We see a lot of output, but the main thing to focus on is the filename of our compiled Kernel module, dfir.ko:

make -C /lib/modules/6.8.0-31-generic/build M=/root modules
make[1]: Entering directory '/usr/src/linux-headers-6.8.0-31-generic'
warning: the compiler differs from the one used to build the kernel
  The kernel was built by: x86_64-linux-gnu-gcc-13 (Ubuntu 13.2.0-23ubuntu4) 13.2.0
  You are using:           gcc-13 (Ubuntu 13.2.0-23ubuntu4) 13.2.0
  CC [M]  /root/dfir.o
  MODPOST /root/Module.symvers
  CC [M]  /root/dfir.mod.o
  LD [M]  /root/dfir.ko
  BTF [M] /root/dfir.ko
Skipping BTF generation for /root/dfir.ko due to unavailability of vmlinux
make[1]: Leaving directory '/usr/src/linux-headers-6.8.0-31-generic'

We load the module with the command insmod:

# insmod dfir.ko

Checking the logs (the command dmesg displays the message buffer of the kernel) if we see a successful load from our module - and yes, looks about right:

# dmesg | tail
[..]
[19323.400599] Hello, DFIR!

Same for unloading with the command rmmod:

# rmmod dfir
# dmesg | tail
[..]
[19388.285645] Goodbye, DFIR!

Hardening

As stated above, the kernel setting modules_disabled is not enabled by default:

# cat /proc/sys/kernel/modules_disabled
0

Let’s enable the feature to see the impact of it:

# echo 1 > /proc/sys/kernel/modules_disabled

Once set, all subsequent attempts to load or unload kernel modules will fail.
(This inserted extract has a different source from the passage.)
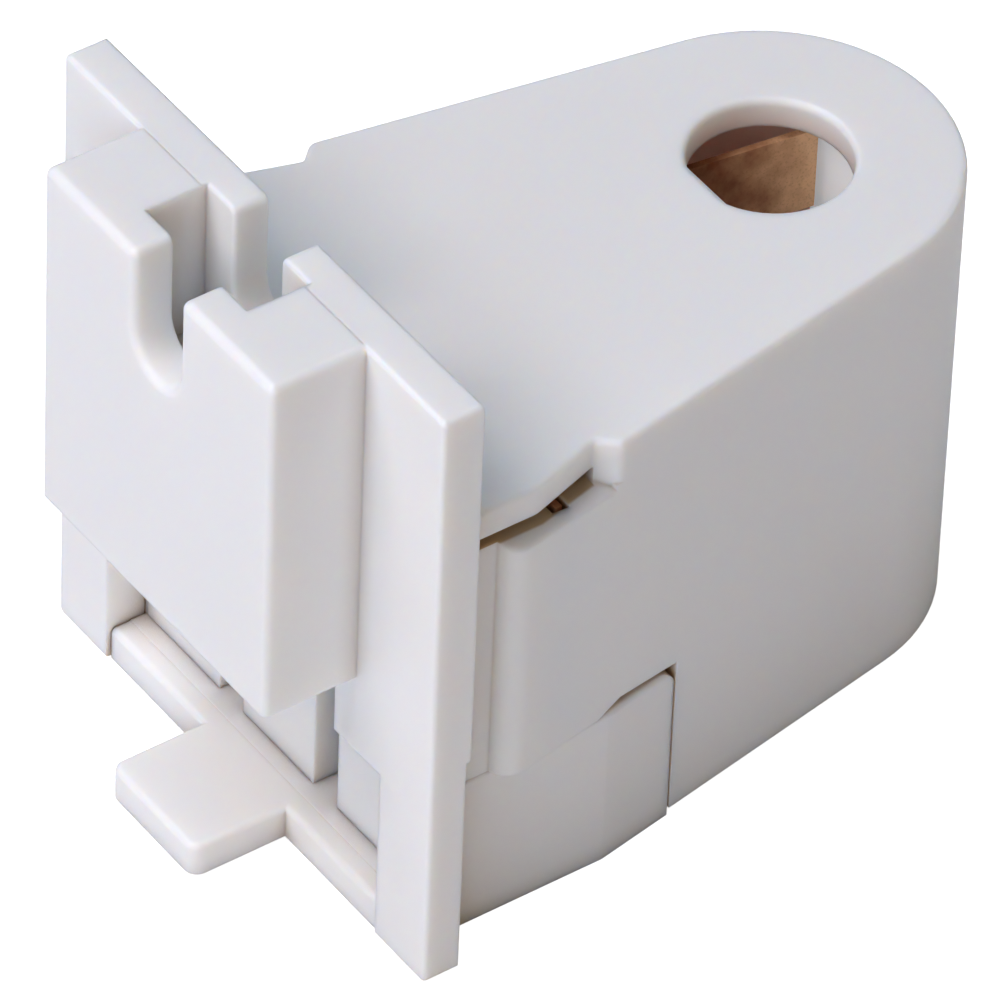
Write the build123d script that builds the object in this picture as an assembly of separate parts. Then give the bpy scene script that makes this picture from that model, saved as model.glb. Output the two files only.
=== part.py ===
# Lamp holder for a slimline fluorescent tube with a single round pin, sizes in millimetres.
# While a piece is built, x = 0 is the mirror plane, y = 0 is the outer face of the foot plate and
# z = 0 is the rear face that the holder lies on. The nose points along +y and the lamp leaves along +z.
# At the end every piece is moved along y, so that the origin is the middle of the base.

from build123d import *
from math import acos, atan2, cos, degrees, hypot, radians, sin, tan
import os

# Foot plate with its two legs
overall_height = 39.8
foot_width = 34.4
foot_thickness = 2.5
foot_lift = 0.5
foot_corner_radius = 0.35
foot_edge_radius = 0.25
leg_thickness = 2.2
leg_thin_height = 15.3
window_upper_width = 17.0
window_lower_width = 25.4
window_height = 17.15
window_upper_length = 5.15

# Block in front of the plate, with the pocket for a nut and the slots for its screw
block_width = 20.7
block_depth = 5.8
block_edge_radius = 0.4
block_front_wall = 2.4
nut_pocket_width = 9.3
nut_pocket_thickness = 3.8
screw_slot_width = 4.2
screw_slot_depth = 7.05
slot_top_radius = 0.5
slot_front_radius = 0.5
slot_lip_radius = 0.25

# Body: lamp face, tapered flanks and round nose
wall = 1.8
lamp_face_height = 29.6
nose_radius = 10.5
nose_y = 33.2
shoulder_x = 14.2
shoulder_y = 13.6
body_lift = 0.4
face_edge_radius = 0.35

# Neck behind the plate, with the open slot under the lamp face
neck_half_width = 14.3
face_neck_half_width = 14.6
face_neck_end_y = 8.0
notch_x = 13.2
notch_y = 12.5
side_slot = 1.0

# Ears that hold the fixture's sheet metal against the plate
sheet_gap = 3.25
ear_corner_radius = 1.3
ear_slope = 0.35
ear_slope_bend_y = 8.5
ear_slope_end_x = 13.3

# Hole for the lamp's pin, with a flat towards the foot
pin_hole_radius = 4.5
pin_hole_y = 33.33
pin_flat_distance = 4.28
lead_in_width = 0.18
lead_in_depth = 0.25

# Line between housing and rear cover
split_height = 10.5
split_y = 18.5
split_gap = 0.1
pry_slot_height = 0.65
pry_slot_end_height = 0.4
pry_slot_start_y = 12.7
pry_slot_full_y = 14.4
cover_clearance = 0.12

# Rear cover with its tongue
panel = 1.9
cheek_x = 14.2
cheek_front_y = 2.6
cheek_edge_radius = 0.35
cheek_corner_radius = 0.9
tongue_top = 2.55
tongue_thickness = 2.1
sill_front_y = 1.5
sill_top = 2.6
crosspiece_clearance = 0.12
crosspiece_front_y = 0.3
tab_width = 7.9
tab_reach = 5.6
tab_corner_radius = 0.8
tongue_edge_radius = 0.35
sill_back_y = 5.6
barrier_thickness = 1.2
barrier_back_y = 25.0
barrier_height = 21.0

# Wire entries and the end wall that they pass
wire_slot_width = 2.2
wire_slot_offset = 4.4
wire_slot_top = 13.0

# Pegs of the cover in bosses of the housing
peg_radius = 1.1
peg_clearance = 0.1
peg_length = 7.0
boss_wall = 0.9
boss_height = 12.0
boss_x = 9.0
boss_y = 21.5

# Contacts: one bronze strip each
strip = 0.4
leaf_width = 5.4
leaf_distance = 3.83
leaf_angle = 7.7
leaf_before_pin = 8.9
leaf_after_pin = 5.0
leaf_bend_radius = 4.0
post_x = 11.0
post_y = 11.1
post_radius = 0.9
post_clearance = 0.1
post_collar = 0.7
post_collar_height = 0.8
groove_width = 1.1
groove_depth = 1.6
plate_end_gap = 0.2
plate_floor_gap = 0.3
plate_shoulder_height = 14.0
window_length = 5.6
window_base_height = 4.2
clamp_width = 2.0
clamp_length = 5.2
clamp_angle = 38.0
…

This change is permanent for the running kernel session and cannot be reverted without a reboot. Ensure all necessary modules are loaded before enabling this setting, as any attempt to load additional modules post-enablement will fail. As we see here, it’s not possible anymore to load our kernel module:

# insmod dfir.ko
insmod: ERROR: could not insert module dfir.ko: Operation not permitted

And switching the flag back is not possible too, only after a reboot of the machine:

# sysctl -w kernel.modules_disabled=0
sysctl: setting key "kernel.modules_disabled": Invalid argument

And the unloading of already loaded modules is also not possible:

# sysctl -w kernel.modules_disabled=1
kernel.modules_disabled = 1

# rmmod dfir
rmmod: ERROR: ../libkmod/libkmod-module.c:856 kmod_module_remove_module() could not remove 'dfir': Operation not permitted
rmmod: ERROR: could not remove module dfir: Operation not permitted

Conclusion

The kernel.modules_disabled parameter in the Linux kernel provides a robust security feature by preventing the loading and unloading of kernel modules, thereby hardening the system against low-level attacks, such as those involving rootkits. However, by default, this setting is disabled.